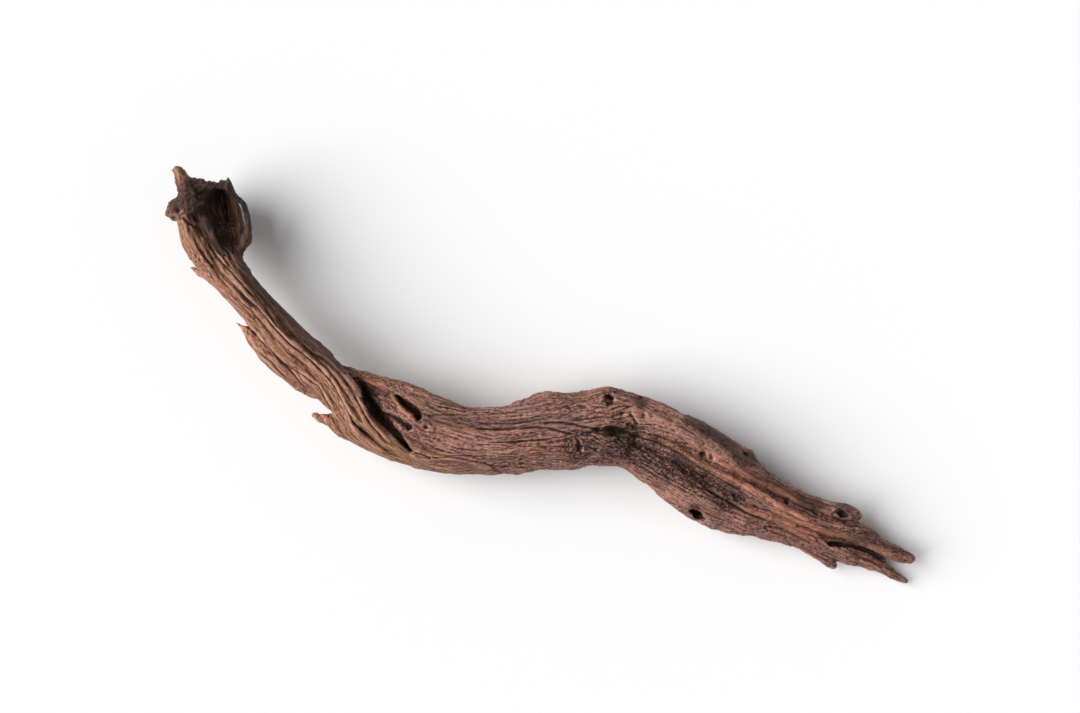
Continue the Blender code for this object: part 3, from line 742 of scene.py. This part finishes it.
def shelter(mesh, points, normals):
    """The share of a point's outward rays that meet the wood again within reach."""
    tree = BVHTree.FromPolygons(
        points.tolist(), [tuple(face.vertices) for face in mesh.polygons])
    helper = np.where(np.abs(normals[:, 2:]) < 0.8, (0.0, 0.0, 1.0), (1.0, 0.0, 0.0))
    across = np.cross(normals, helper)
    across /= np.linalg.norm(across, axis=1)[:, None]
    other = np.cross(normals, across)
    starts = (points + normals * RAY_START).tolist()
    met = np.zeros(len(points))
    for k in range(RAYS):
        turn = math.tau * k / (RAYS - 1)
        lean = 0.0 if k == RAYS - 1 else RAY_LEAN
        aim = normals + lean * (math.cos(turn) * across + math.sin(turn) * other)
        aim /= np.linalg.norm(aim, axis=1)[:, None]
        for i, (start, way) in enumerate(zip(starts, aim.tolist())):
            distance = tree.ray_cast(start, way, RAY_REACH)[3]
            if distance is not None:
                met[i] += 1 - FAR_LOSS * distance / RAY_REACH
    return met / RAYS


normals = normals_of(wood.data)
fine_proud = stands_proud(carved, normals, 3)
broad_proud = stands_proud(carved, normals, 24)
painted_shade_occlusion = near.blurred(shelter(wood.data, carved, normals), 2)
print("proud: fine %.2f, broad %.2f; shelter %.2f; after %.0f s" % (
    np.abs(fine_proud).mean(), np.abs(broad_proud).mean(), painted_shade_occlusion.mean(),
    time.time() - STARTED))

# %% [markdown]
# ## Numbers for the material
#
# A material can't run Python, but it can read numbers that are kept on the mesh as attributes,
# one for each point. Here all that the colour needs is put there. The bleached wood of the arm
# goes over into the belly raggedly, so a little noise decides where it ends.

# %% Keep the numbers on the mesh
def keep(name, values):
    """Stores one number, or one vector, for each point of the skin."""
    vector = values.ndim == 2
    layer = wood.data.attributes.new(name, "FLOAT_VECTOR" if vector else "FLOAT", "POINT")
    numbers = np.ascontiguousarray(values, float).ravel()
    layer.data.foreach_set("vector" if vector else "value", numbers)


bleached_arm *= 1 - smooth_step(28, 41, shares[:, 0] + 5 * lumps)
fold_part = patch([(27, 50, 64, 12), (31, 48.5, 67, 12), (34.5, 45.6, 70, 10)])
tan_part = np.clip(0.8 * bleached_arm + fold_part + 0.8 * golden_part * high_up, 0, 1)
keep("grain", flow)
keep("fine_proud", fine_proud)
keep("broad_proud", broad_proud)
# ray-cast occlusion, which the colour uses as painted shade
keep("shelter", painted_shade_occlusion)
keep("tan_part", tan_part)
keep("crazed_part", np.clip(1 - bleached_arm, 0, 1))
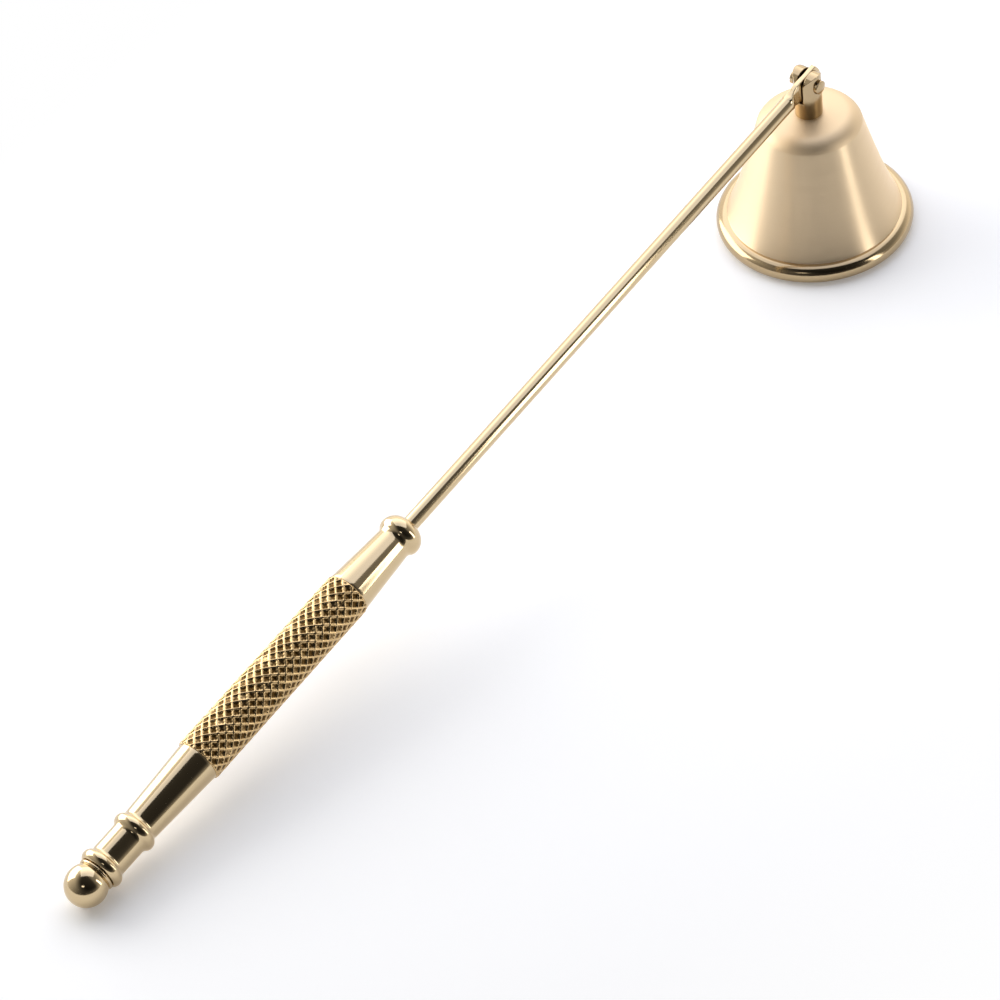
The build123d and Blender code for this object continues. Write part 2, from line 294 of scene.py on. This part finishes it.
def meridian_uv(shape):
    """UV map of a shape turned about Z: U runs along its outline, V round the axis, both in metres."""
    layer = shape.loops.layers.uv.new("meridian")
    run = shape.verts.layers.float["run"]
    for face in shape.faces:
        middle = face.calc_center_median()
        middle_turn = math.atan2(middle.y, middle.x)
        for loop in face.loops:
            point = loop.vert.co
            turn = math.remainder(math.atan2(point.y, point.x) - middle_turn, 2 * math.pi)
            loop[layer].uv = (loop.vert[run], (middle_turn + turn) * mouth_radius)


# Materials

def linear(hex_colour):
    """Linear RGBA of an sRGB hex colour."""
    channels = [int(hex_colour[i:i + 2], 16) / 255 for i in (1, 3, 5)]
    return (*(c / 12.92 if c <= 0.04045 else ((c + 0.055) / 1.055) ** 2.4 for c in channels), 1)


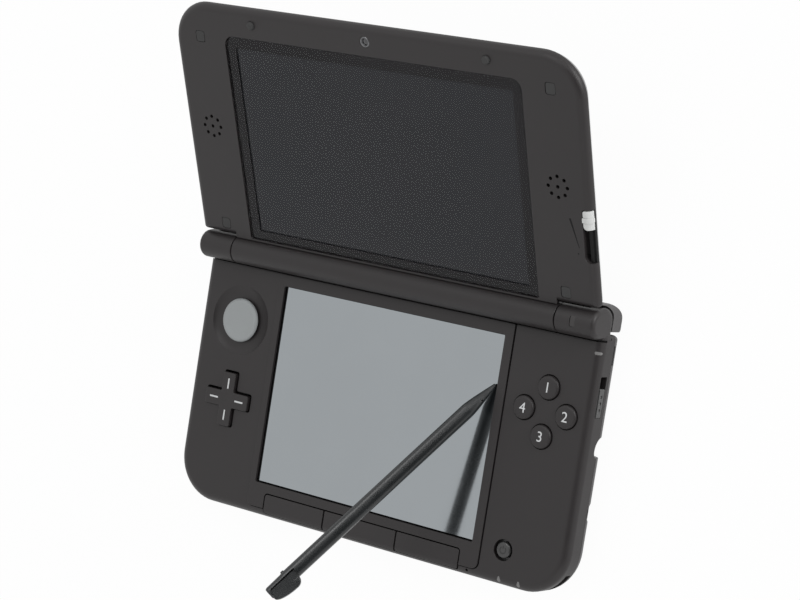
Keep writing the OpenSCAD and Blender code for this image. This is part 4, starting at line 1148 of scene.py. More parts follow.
--
■ **WHAT THIS TASK INVOLVES**
Take the entries above and copy them out exactly.

■ **THE SOLUTION**
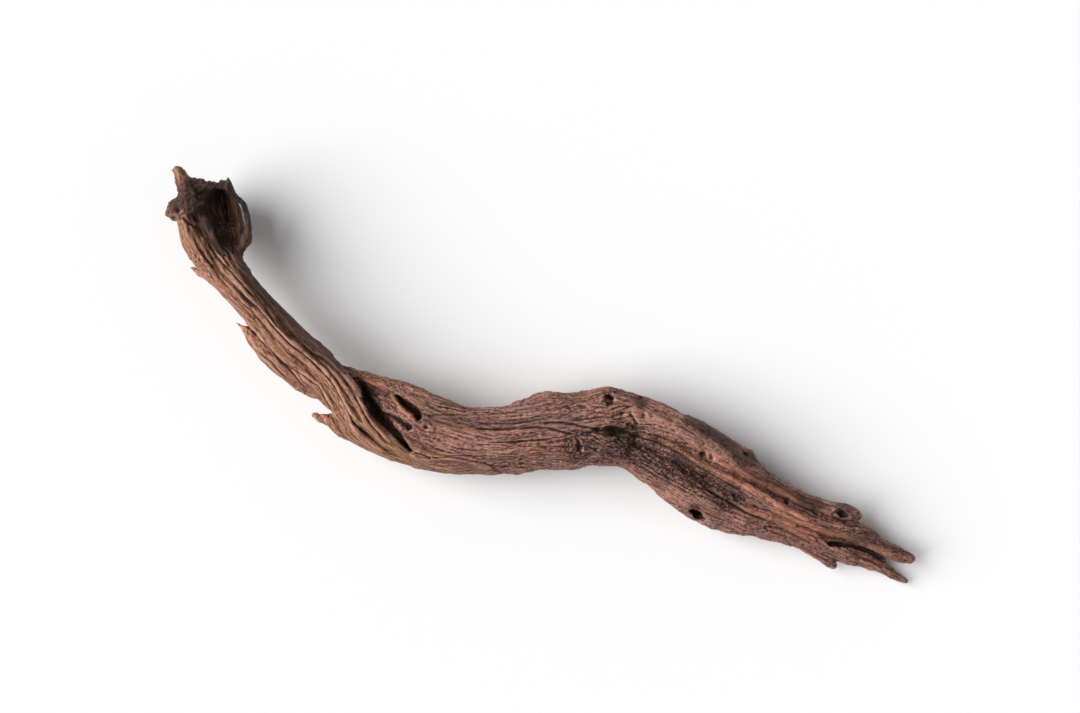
Continue the Blender code for this object: part 3, from line 742 of scene.py. This part finishes it.
def shelter(mesh, points, normals):
    """The share of a point's outward rays that meet the wood again within reach."""
    tree = BVHTree.FromPolygons(
        points.tolist(), [tuple(face.vertices) for face in mesh.polygons])
    helper = np.where(np.abs(normals[:, 2:]) < 0.8, (0.0, 0.0, 1.0), (1.0, 0.0, 0.0))
    across = np.cross(normals, helper)
    across /= np.linalg.norm(across, axis=1)[:, None]
    other = np.cross(normals, across)
    starts = (points + normals * RAY_START).tolist()
    met = np.zeros(len(points))
    for k in range(RAYS):
        turn = math.tau * k / (RAYS - 1)
        lean = 0.0 if k == RAYS - 1 else RAY_LEAN
        aim = normals + lean * (math.cos(turn) * across + math.sin(turn) * other)
        aim /= np.linalg.norm(aim, axis=1)[:, None]
        for i, (start, way) in enumerate(zip(starts, aim.tolist())):
            distance = tree.ray_cast(start, way, RAY_REACH)[3]
            if distance is not None:
                met[i] += 1 - FAR_LOSS * distance / RAY_REACH
    return met / RAYS


normals = normals_of(wood.data)
fine_proud = stands_proud(carved, normals, 3)
broad_proud = stands_proud(carved, normals, 24)
painted_shade_occlusion = near.blurred(shelter(wood.data, carved, normals), 2)
print("proud: fine %.2f, broad %.2f; shelter %.2f; after %.0f s" % (
    np.abs(fine_proud).mean(), np.abs(broad_proud).mean(), painted_shade_occlusion.mean(),
    time.time() - STARTED))

# %% [markdown]
# ## Numbers for the material
#
# A material can't run Python, but it can read numbers that are kept on the mesh as attributes,
# one for each point. Here all that the colour needs is put there. The bleached wood of the arm
# goes over into the belly raggedly, so a little noise decides where it ends.

# %% Keep the numbers on the mesh
def keep(name, values):
    """Stores one number, or one vector, for each point of the skin."""
    vector = values.ndim == 2
    layer = wood.data.attributes.new(name, "FLOAT_VECTOR" if vector else "FLOAT", "POINT")
    numbers = np.ascontiguousarray(values, float).ravel()
    layer.data.foreach_set("vector" if vector else "value", numbers)


bleached_arm *= 1 - smooth_step(28, 41, shares[:, 0] + 5 * lumps)
fold_part = patch([(27, 50, 64, 12), (31, 48.5, 67, 12), (34.5, 45.6, 70, 10)])
tan_part = np.clip(0.8 * bleached_arm + fold_part + 0.8 * golden_part * high_up, 0, 1)
keep("grain", flow)
keep("fine_proud", fine_proud)
keep("broad_proud", broad_proud)
# ray-cast occlusion, which the colour uses as painted shade
keep("shelter", painted_shade_occlusion)
keep("tan_part", tan_part)
keep("crazed_part", np.clip(1 - bleached_arm, 0, 1))
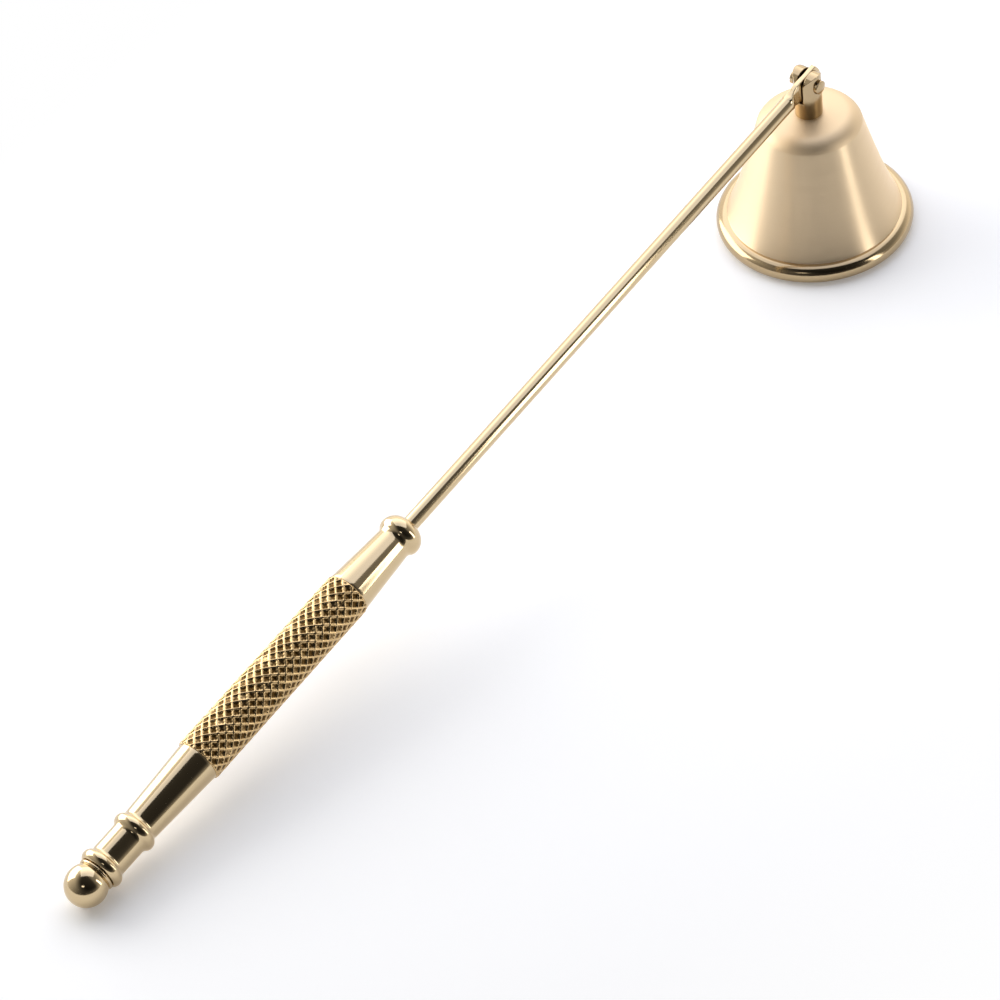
The build123d and Blender code for this object continues. Write part 2, from line 294 of scene.py on. This part finishes it.
def meridian_uv(shape):
    """UV map of a shape turned about Z: U runs along its outline, V round the axis, both in metres."""
    layer = shape.loops.layers.uv.new("meridian")
    run = shape.verts.layers.float["run"]
    for face in shape.faces:
        middle = face.calc_center_median()
        middle_turn = math.atan2(middle.y, middle.x)
        for loop in face.loops:
            point = loop.vert.co
            turn = math.remainder(math.atan2(point.y, point.x) - middle_turn, 2 * math.pi)
            loop[layer].uv = (loop.vert[run], (middle_turn + turn) * mouth_radius)


# Materials

def linear(hex_colour):
    """Linear RGBA of an sRGB hex colour."""
    channels = [int(hex_colour[i:i + 2], 16) / 255 for i in (1, 3, 5)]
    return (*(c / 12.92 if c <= 0.04045 else ((c + 0.055) / 1.055) ** 2.4 for c in channels), 1)


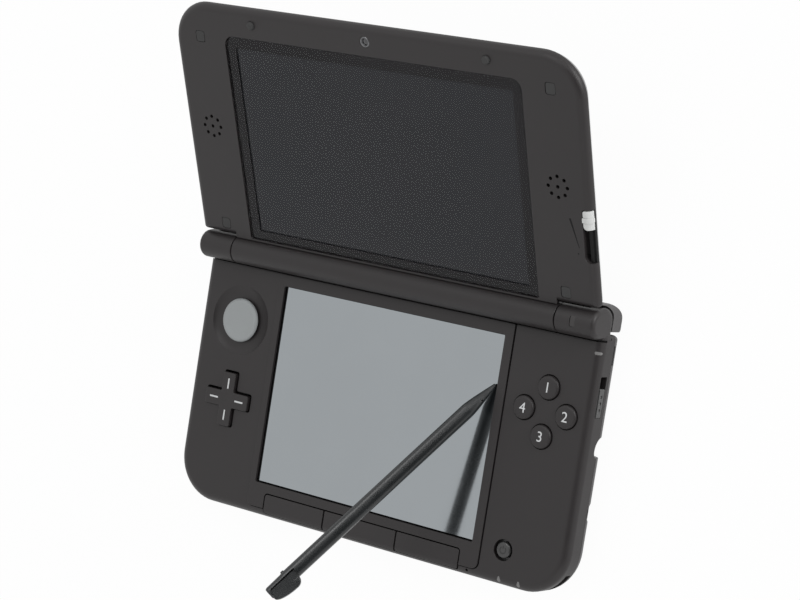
Keep writing the OpenSCAD and Blender code for this image. This is part 4, starting at line 1148 of scene.py. More parts follow.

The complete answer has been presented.